** WHAT THE TASK ASKS **
Quote the material below exactly as written, from the first line to the line that holds "FAR = 400.0", endpoints included.

** GIVEN INFORMATION **
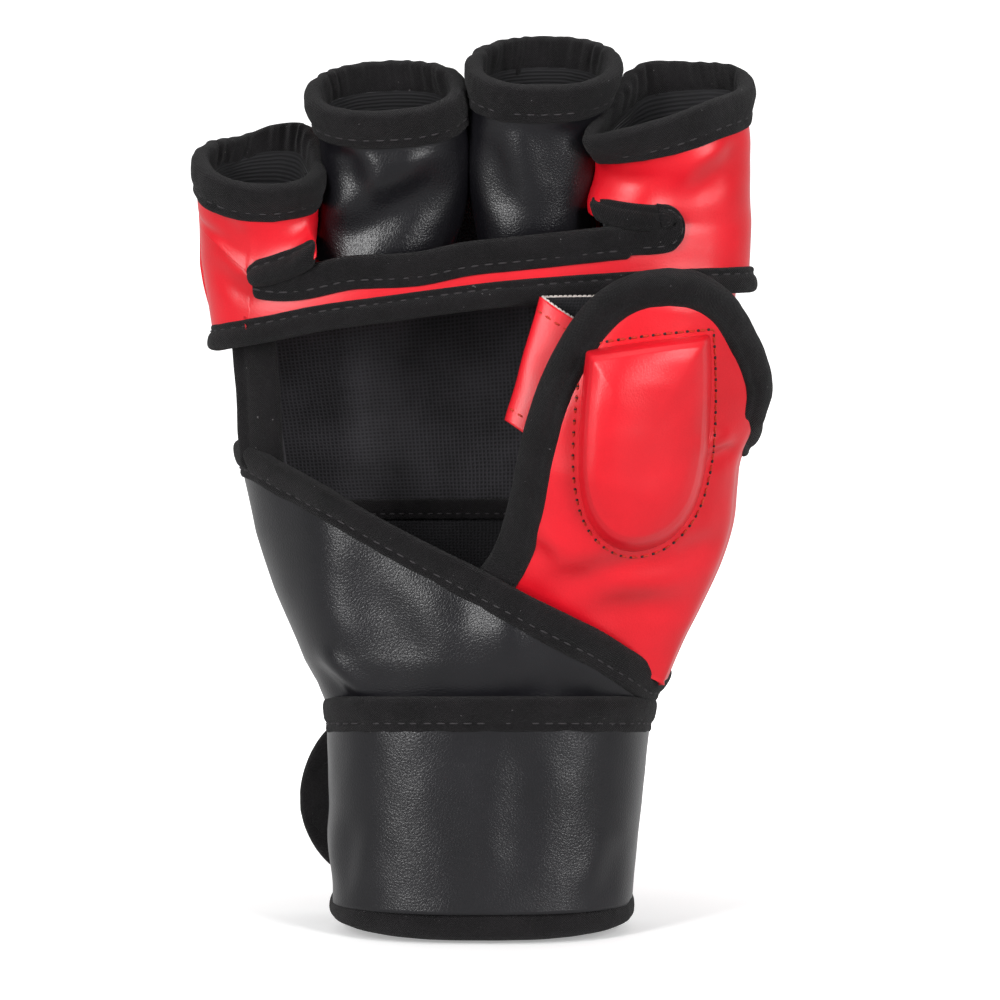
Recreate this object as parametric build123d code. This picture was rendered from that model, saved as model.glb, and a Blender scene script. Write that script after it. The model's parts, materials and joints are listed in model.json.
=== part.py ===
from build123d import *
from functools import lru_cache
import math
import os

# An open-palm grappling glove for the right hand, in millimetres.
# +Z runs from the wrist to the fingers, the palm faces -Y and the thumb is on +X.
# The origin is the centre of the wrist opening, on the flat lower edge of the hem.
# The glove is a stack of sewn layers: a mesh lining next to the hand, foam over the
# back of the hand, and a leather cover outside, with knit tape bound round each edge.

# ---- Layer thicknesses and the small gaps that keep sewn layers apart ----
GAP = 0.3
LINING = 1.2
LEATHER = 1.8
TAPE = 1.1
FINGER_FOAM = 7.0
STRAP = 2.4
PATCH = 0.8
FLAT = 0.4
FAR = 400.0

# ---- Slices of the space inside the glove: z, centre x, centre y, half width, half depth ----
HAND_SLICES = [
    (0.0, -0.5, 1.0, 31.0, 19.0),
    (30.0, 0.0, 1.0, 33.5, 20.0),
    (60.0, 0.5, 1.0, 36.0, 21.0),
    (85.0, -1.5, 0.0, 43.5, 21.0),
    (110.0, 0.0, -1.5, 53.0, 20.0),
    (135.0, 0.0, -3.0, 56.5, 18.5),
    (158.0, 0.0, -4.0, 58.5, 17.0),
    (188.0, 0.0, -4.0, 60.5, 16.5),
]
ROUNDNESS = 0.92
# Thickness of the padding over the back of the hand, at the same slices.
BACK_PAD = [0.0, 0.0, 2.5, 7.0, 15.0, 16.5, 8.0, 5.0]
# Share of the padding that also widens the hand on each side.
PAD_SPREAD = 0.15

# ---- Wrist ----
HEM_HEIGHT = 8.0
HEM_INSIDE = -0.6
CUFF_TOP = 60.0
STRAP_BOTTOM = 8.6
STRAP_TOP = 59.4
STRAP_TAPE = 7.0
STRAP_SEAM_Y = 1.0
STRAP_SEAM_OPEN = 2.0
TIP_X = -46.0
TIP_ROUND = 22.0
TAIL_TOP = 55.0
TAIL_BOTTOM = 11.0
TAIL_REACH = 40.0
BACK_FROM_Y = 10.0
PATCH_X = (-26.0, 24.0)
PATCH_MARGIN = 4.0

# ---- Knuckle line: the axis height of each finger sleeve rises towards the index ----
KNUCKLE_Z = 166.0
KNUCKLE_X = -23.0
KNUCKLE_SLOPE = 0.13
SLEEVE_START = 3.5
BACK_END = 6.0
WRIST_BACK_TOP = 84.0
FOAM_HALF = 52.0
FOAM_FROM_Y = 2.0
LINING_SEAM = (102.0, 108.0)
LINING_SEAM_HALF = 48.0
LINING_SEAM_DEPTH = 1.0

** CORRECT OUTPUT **
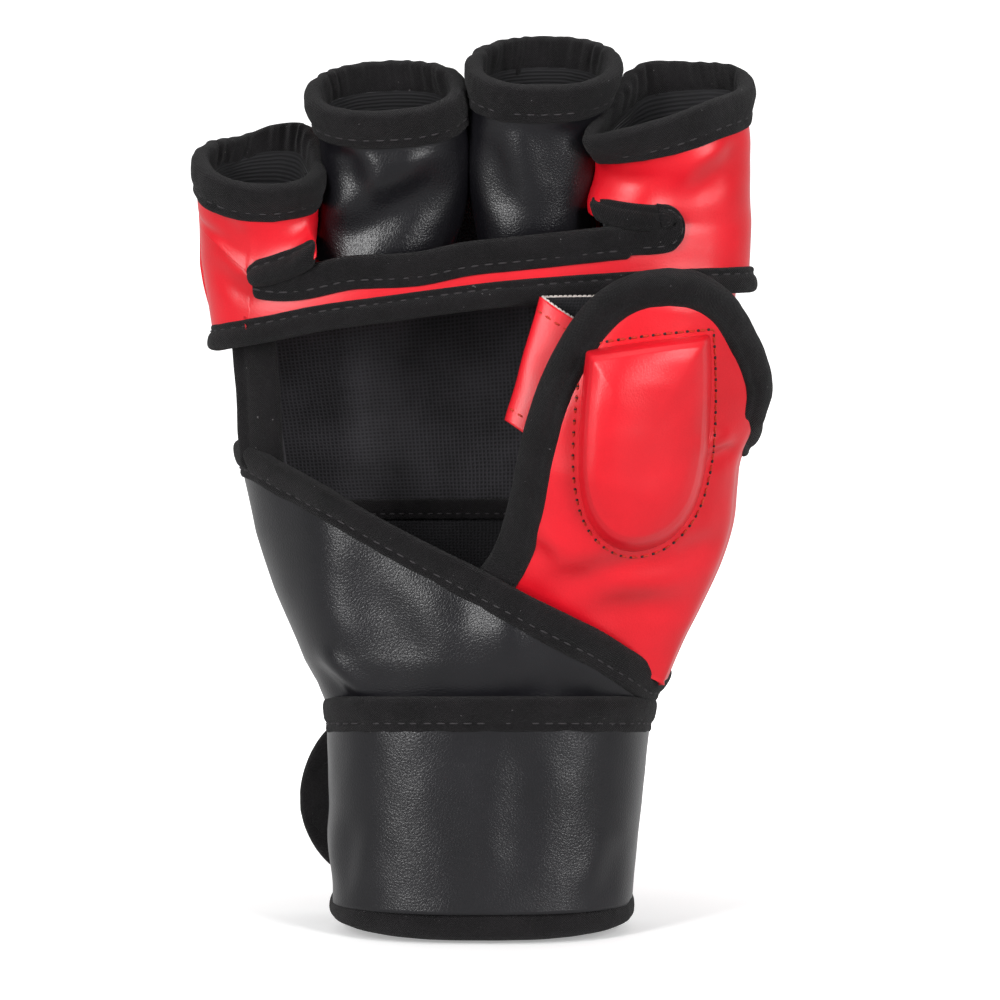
Recreate this object as parametric build123d code. This picture was rendered from that model, saved as model.glb, and a Blender scene script. Write that script after it. The model's parts, materials and joints are listed in model.json.
=== part.py ===
from build123d import *
from functools import lru_cache
import math
import os

# An open-palm grappling glove for the right hand, in millimetres.
# +Z runs from the wrist to the fingers, the palm faces -Y and the thumb is on +X.
# The origin is the centre of the wrist opening, on the flat lower edge of the hem.
# The glove is a stack of sewn layers: a mesh lining next to the hand, foam over the
# back of the hand, and a leather cover outside, with knit tape bound round each edge.

# ---- Layer thicknesses and the small gaps that keep sewn layers apart ----
GAP = 0.3
LINING = 1.2
LEATHER = 1.8
TAPE = 1.1
FINGER_FOAM = 7.0
STRAP = 2.4
PATCH = 0.8
FLAT = 0.4
FAR = 400.0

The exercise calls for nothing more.